Palau’s Digital Residency Program isn’t a visa and it doesn’t give you a right to live or work in Palau. It’s a government-backed digital and physical ID for non-Palauans, mainly for online identity checks, KYC and access to some digital financial or government services.
The catch is the fee information isn’t clearly published in a current official schedule. A semi-official source puts the program fee at $248 and says payment can be made by credit card or cryptocurrency, but Palau’s main portals don’t give a clean, authoritative fee table to verify that against.
- Program fee: Reported as $248 in one source.
- Payment methods: Credit card or cryptocurrency, according to that source.
- Renewal fee: Not clearly published in the official materials reviewed.
- Processing fee breakdown: Not publicly itemized in the sources reviewed.
That means you shouldn’t assume the published amount covers everything. The official material reviewed doesn’t spell out extra mandatory costs like insurance, translation or apostille fees, legal help or dependent charges, so those costs remain unknown rather than confirmed.
There’s also no official fee structure showing different prices by validity period. If you’re comparing this with a normal residence permit or tourist visa, don’t blur the two together, because the digital residency program is about online identity, not physical stay in Palau.
Palau’s Digital Residency Program is applied for online and that part is refreshingly simple. You don’t need to visit Palau or show up at a Palauan embassy in person. The program is built for non-Palauans overseas, not for people trying to move there.

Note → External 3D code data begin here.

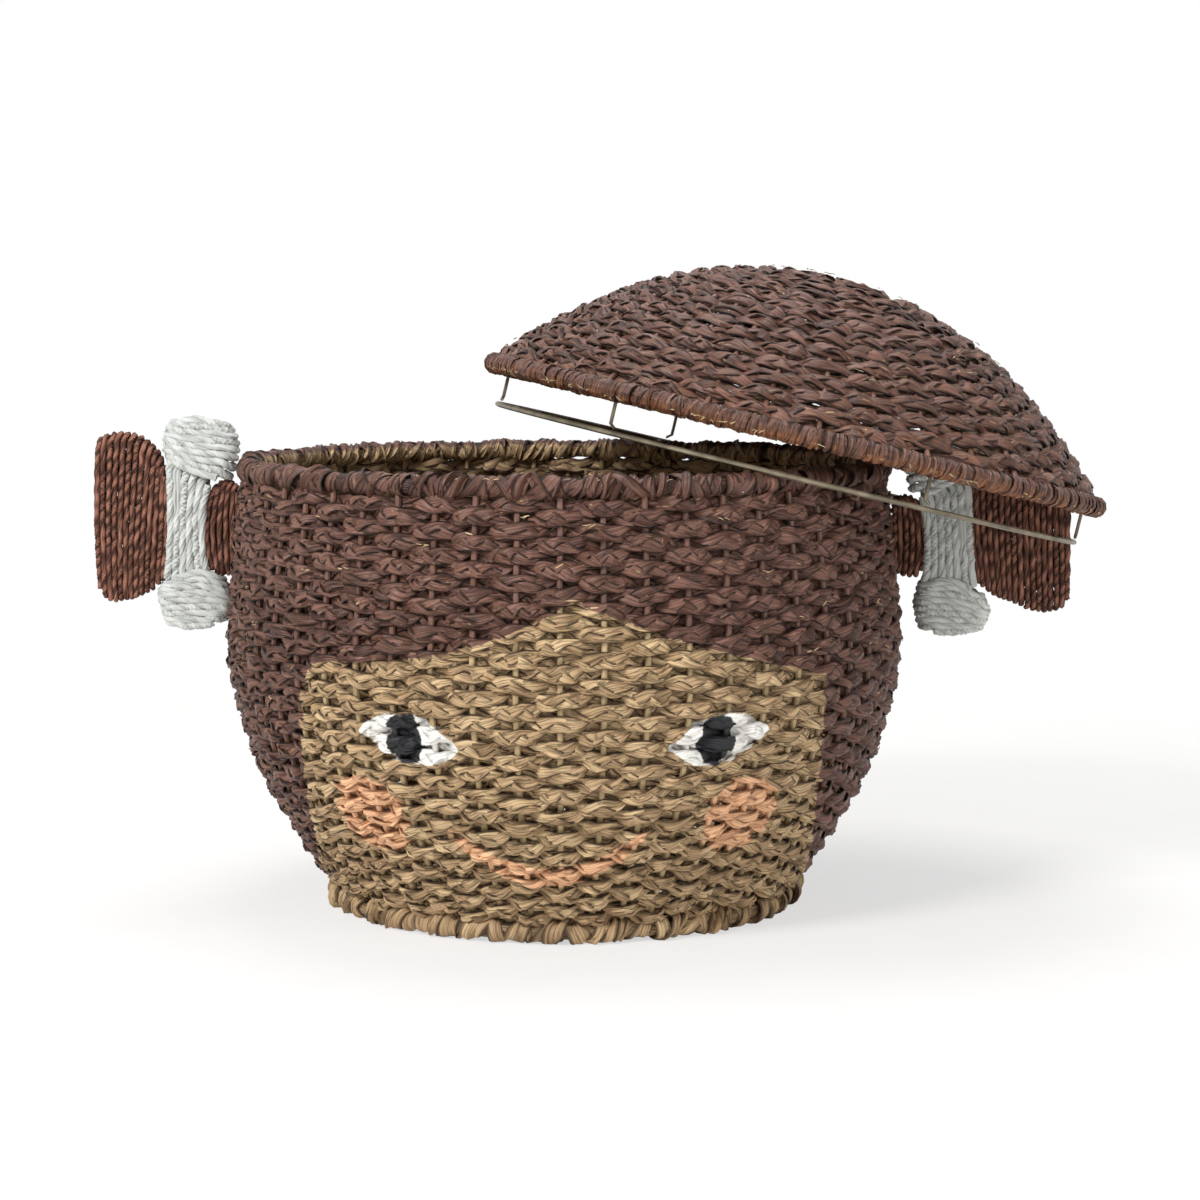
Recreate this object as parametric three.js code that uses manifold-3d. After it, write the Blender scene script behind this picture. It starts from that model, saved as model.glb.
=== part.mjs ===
// Lidded basket of grass braid, woven over a welded wire cage.
// Millimetres, +Z up, origin on the basket's axis under the middle of its floor.
// The lid lies askew over the rim, held by the wire ring that hangs below it.

import * as THREE from "three";
import { mergeVertices } from "three/addons/utils/BufferGeometryUtils.js";
import Module from "manifold-3d";

const wasm = await Module();
wasm.setup();

// Clearances and facets
const seatGap = 0.3;
const strandGap = 0.55;
const weldDistance = 1e-4;
const roundFacets = 36;
const sectionFacets = 8;

// Wire stock
const wireRadius = 1.5;
const wireFacets = 4;

// Floor and foot
const footCoilRadius = 136;
const footCoilThickness = 14;
const footFlatDepth = 0.5;
const floorThickness = 11;
const floorHubRadius = 18;
const floorSpokes = 12;

// Wall, measured on its middle line
const wallThickness = 11;
const wallWeb = 2.5;
const wallSteps = 5;
const stakes = 52;
const footRadius = 138.5;
const lowRadius = 162;
const lowHeight = 52;
const hipRadius = 182;
const hipHeight = 92;
const bellyRadius = 195;
const bellyHeight = 145;
const shoulderRadius = 192.5;
const shoulderHeight = 200;

// Rim
const rimRadius = 186.3;
const rimHeight = 257.6;
const rimCoilThickness = 12;

// Lid, in its own frame: the middle of its edge coil is the plane z = 0
const lidInset = 1.6;
const lidRadius = rimRadius - lidInset;
const lidCoilThickness = 11.6;
const lidHeight = 98;
const lidThickness = 10;
const lidFullness = 2.2;
const lidRibs = 36;
const lidSteps = 4;
const lidHubRadius = 20;

// Locating ring and its posts, below the lid's edge: the ring drops inside the rim coil
const ringClearance = 2.8;
const ringRadius = rimRadius - rimCoilThickness / 2 - ringClearance;
const ringDrop = 23.2;
const ringSides = 6;
const postRadius = 1.1;
const postCount = 6;
const postFirstAngle = -8;
const postFootLength = 3.5;
const postBendStart = 0.15;
const postSteps = 5;
const postSides = 5;

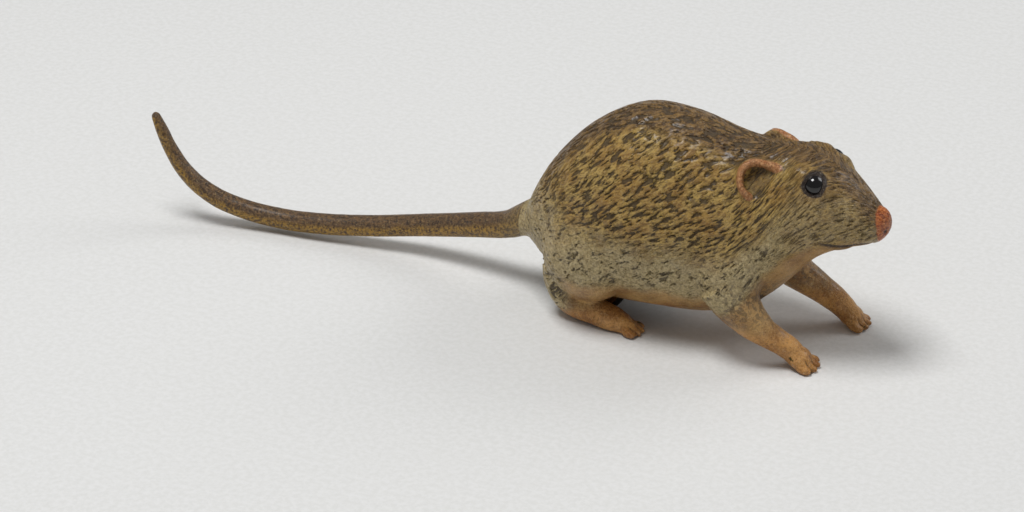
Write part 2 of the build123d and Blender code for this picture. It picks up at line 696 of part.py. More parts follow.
def ratchet_wheel():
    """A disc with saw teeth. One steep tooth face stands at the click's angle."""
    step = 360 / RATCHET_TEETH
    points = []
    for tooth in range(RATCHET_TEETH):
        points.append(polar((0, 0), RATCHET_ROOT, CLICK_TOOTH + tooth * step))
        points.append(polar((0, 0), RATCHET_TIP, CLICK_TOOTH + tooth * step))
    face = make_face(Polyline(*points, close=True)) - Circle(ARBOR_RADIUS)
    return slab(Pos(*ARBOR) * face, *RATCHET_LAYER)


def click():
    """The pawl. Drawn with the engaged tooth straight up, then turned to its place."""
    lift = RATCHET_ROOT + CLICK_LIFT
    line = (RATCHET_TIP + RATCHET_ROOT) / 2
    step = math.radians(360 / RATCHET_TEETH)
    crest = (RATCHET_TIP * math.sin(step), RATCHET_TIP * math.cos(step))
    arm = make_face(
        Polyline(
            (CLICK_GAP, lift),
            (crest[0], crest[1] + 2 * CLICK_GAP),
            (CLICK_REACH - CLICK_HUB / 2, line - CLICK_HUB / 2),
            (CLICK_REACH, line + CLICK_HUB - CLICK_GAP),
            (CLICK_GAP, RATCHET_TIP + CLICK_NOSE),
            close=True,
        )
    )
    face = arm + Pos(CLICK_REACH, line) * Circle(CLICK_HUB)
    face -= Pos(CLICK_REACH, line) * Circle(CLICK_PIN_RADIUS + RUNNING_CLEARANCE)
    return slab(Pos(*ARBOR) * Rot(0, 0, CLICK_TOOTH - 90) * face, *RATCHET_LAYER)


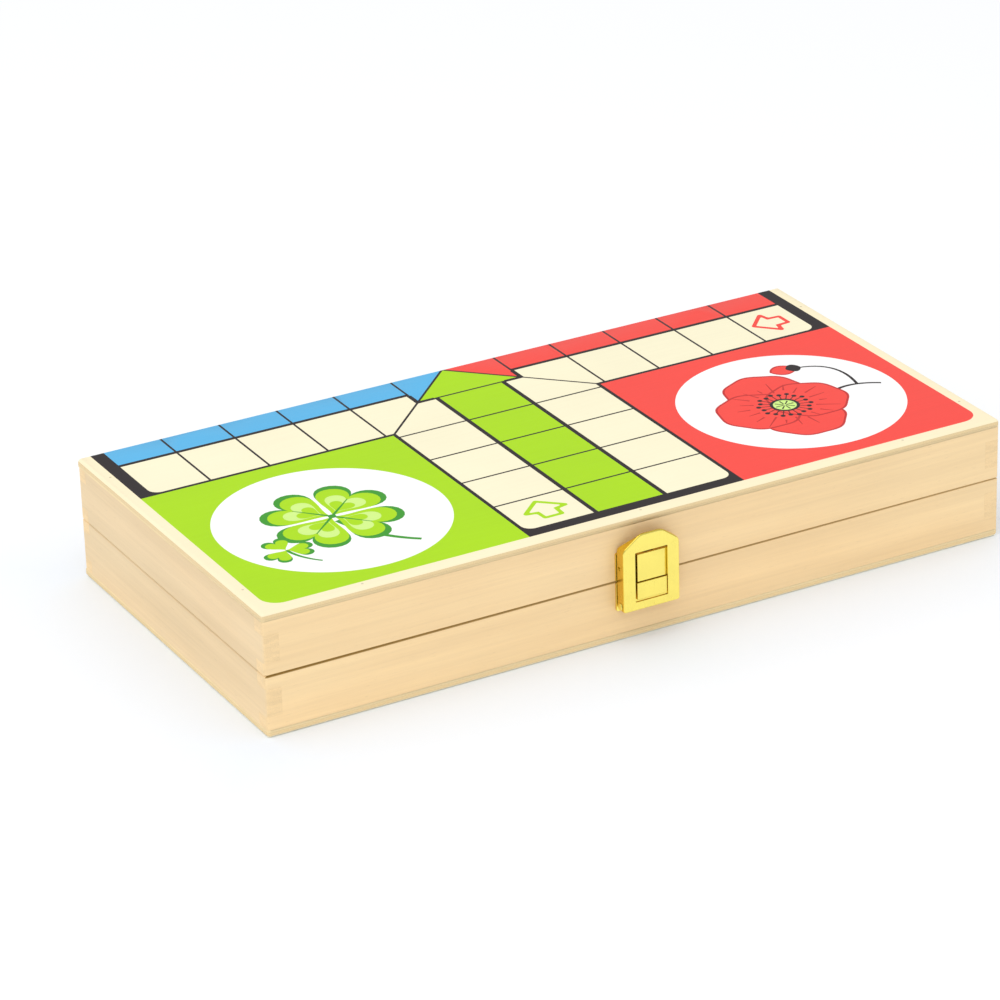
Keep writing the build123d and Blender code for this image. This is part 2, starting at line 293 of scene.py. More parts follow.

The application goes through the designated online portal operated by RNS. Official descriptions say you submit your details remotely, then provide government-issued ID and proof of residence for verification. After approval, you receive a Palau Digital Residency ID, which may include both physical and digital credentials.
- Start online: Submit the application through the designated RNS portal.
- Provide identity documents: The program calls for government-issued ID.
- Show proof of residence: You’ll also need proof of where you live for verification.
- Wait for approval: The official materials don’t list a fixed processing time.
- Receive your ID: Approved applicants get a Palau Digital Residency ID card, with physical and digital components described in the program materials.
That ID is meant for online identity verification and access to certain digital financial and government services. It’s not a visa and it doesn’t give you the right to live, work or get citizenship in Palau. Your immigration status doesn’t change just because you hold the digital residency card.
The one annoying part is the lack of published timing. Palau’s official and regulatory materials don’t give a confirmed processing window, so there’s no reliable way to promise how long approval will take. If you need the card for a specific account opening or verification process, build in some slack.
Palau’s Digital Residency Program isn’t a visa and it doesn’t change your immigration status. It gives non-Palauans a government-backed digital and physical ID card for online identity verification and access to certain digital financial and government services, but it doesn’t give you the right to live, work or get citizenship in Palau.
The ID card is issued for a set validity period, then you can renew it through the RNS platform. The public guidance says renewal means choosing a new validity period and paying a renewal fee and it may not require you to submit every document again.
What the official materials don’t spell out clearly is the exact term length. They don’t confirm whether current options are 1 year, 5 years or 10 years and they don’t give a statutory maximum for how long you can keep renewing.
- Renewal: Available before expiry through the RNS platform.
- What changes: You pick a new validity period.
- Documents: The public FAQ suggests you may not need to resubmit everything, but it doesn’t give a fixed document list.
- Fees: A renewal fee applies, but the government doesn’t publish a full fee schedule in the legal text provided.
That makes this a repeatable digital credential, not a path to residency on the ground. The program has been framed around Web3 identity since its launch under the Digital Residency Act in 2022 and later rules haven’t turned it into a stay or work permit.
One practical point, it also doesn’t count as time spent in Palau for immigration or naturalization. So if you’re looking for a legal online identity, this can work well. If you want a route to actually live in Palau, this isn’t it.
Palau’s Digital Residency ID doesn’t make you a Palauan tax resident and it doesn’t give you a right to live or work in the country. It’s a government-backed digital and physical ID for online identity checks, account opening and access to certain digital services. That’s useful, but it’s not the same thing as immigration status.
The tax side is pretty plain. The materials we reviewed don’t show any special tax regime tied to holding the Digital Residency ID and they don’t show a reduced rate or a separate tax class for digital residents. There’s also no official confirmation here that Palau taxes foreign-earned income just because someone holds the card.
So the safe reading is this, your tax treatment should follow the general rules that apply to you, not the digital residency program itself. The card doesn’t appear to change tax-residency status, trigger a special filing obligation or create any special treaty treatment by itself. That may be disappointing if you were hoping for a tax angle, but the program doesn’t seem built for that.
Two practical points matter most:
- Digital residency isn't physical residency: it doesn’t grant a right to stay in Palau, so don’t treat it like a visa.
- Tax status stays separate: the ID alone doesn’t appear to change where you’re taxed or what you owe.
If you’re considering it for business or banking, check the tax rules where you actually live and where your income is sourced. Palau’s Digital Residency Program may give you a legal online identity, but the research we have doesn’t show any special tax break, exemption or reporting shortcut attached to it.